I was trying to make somtehing like this (actually I need to write some integration functions) in CUDA
I tried this but it did not worked - it's only caused.
Error: Function pointers and function template parameters are not supported in sm_1x.
float f1(float x) {
return x;
}
__global__ void tabulate(float lower, float upper, float p_function(float), float*result){
for (lower; lower < upper; lower++) {
*result = *result + p_function(lower);
}
}
int main(){
float res;
float* dev_res;
cudaMalloc( (void**)&dev_res, sizeof(float) ) ;
tabulate<<<1,1>>>(0.0, 5.0, f1, dev_res);
cudaMemcpy(&res, dev_res, sizeof(float), cudaMemcpyDeviceToHost ) ;
printf("%f\n", res );
/************************************************************************/
scanf("%s");
return 0;
}
解决方案
To get rid of your compile error, you'll have to use -gencode arch=compute_20,code=sm_20 as a compiler argument when compiling your code. But then you'll likely have some runtime problems:
Function pointers to __global__ functions are supported in host code, but not in device code.
Function pointers to __device__ functions are only supported in device code compiled for devices of compute capability 2.x and higher.

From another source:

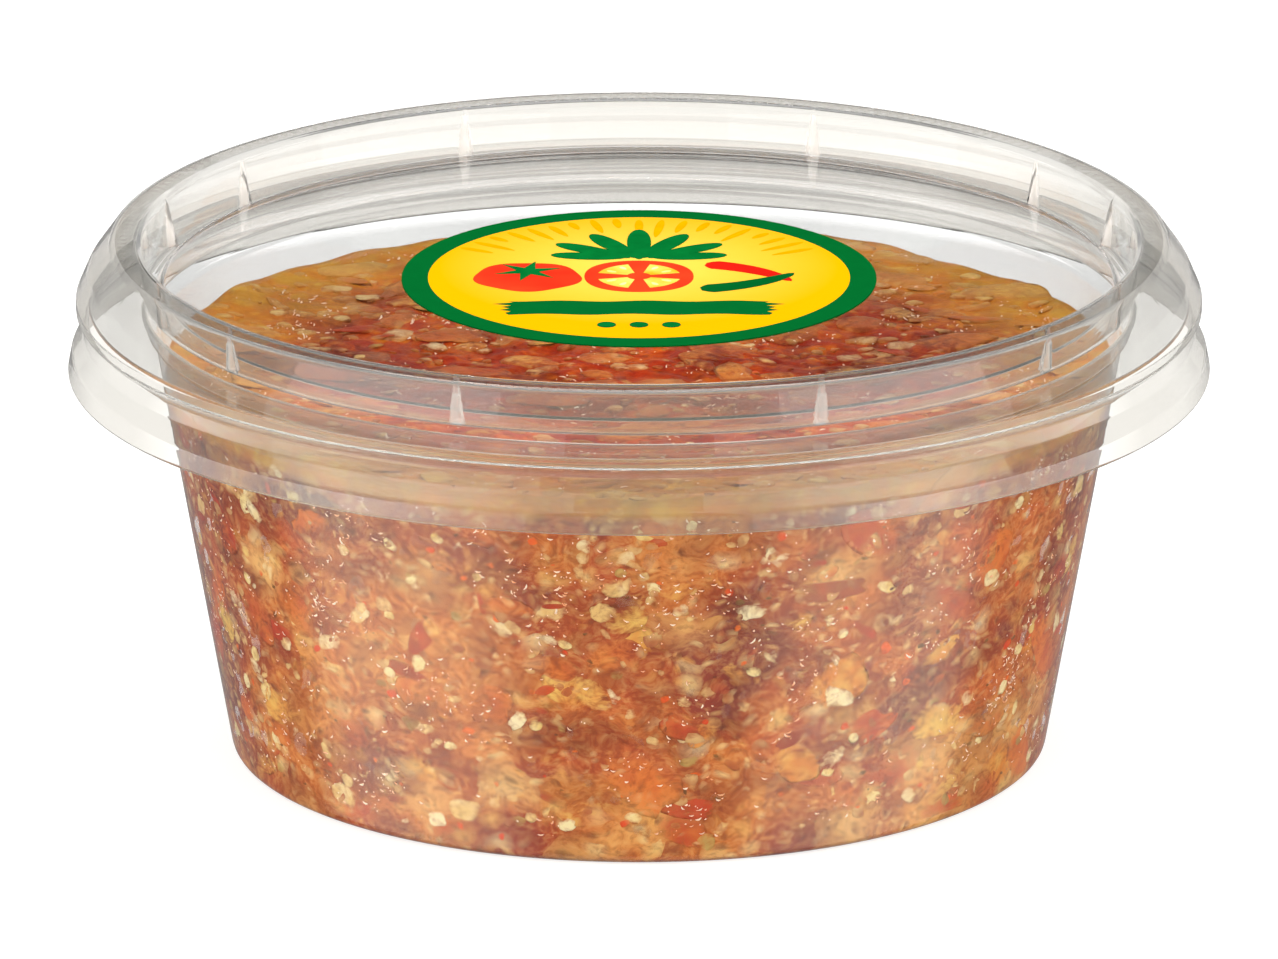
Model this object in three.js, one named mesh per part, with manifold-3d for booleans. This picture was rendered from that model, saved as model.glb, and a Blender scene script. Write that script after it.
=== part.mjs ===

It is not allowed to take the address of a __device__ function in host code.
so you can have something like this (adapted from the "FunctionPointers" sample):
//your function pointer type - returns unsigned char, takes parameters of type unsigned char and float
typedef unsigned char(*pointFunction_t)(unsigned char, float);
//some device function to be pointed to
__device__ unsigned char
Threshold(unsigned char in, float thresh)
{
...
}
//pComputeThreshold is a device-side function pointer to your __device__ function
__device__ pointFunction_t pComputeThreshold = Threshold;
//the host-side function pointer to your __device__ function
pointFunction_t h_pointFunction;
//in host code: copy the function pointers to their host equivalent
cudaMemcpyFromSymbol(&h_pointFunction, pComputeThreshold, sizeof(pointFunction_t))
You can then pass the h_pointFunction as a parameter to your kernel, which can use it to call your __device__ function.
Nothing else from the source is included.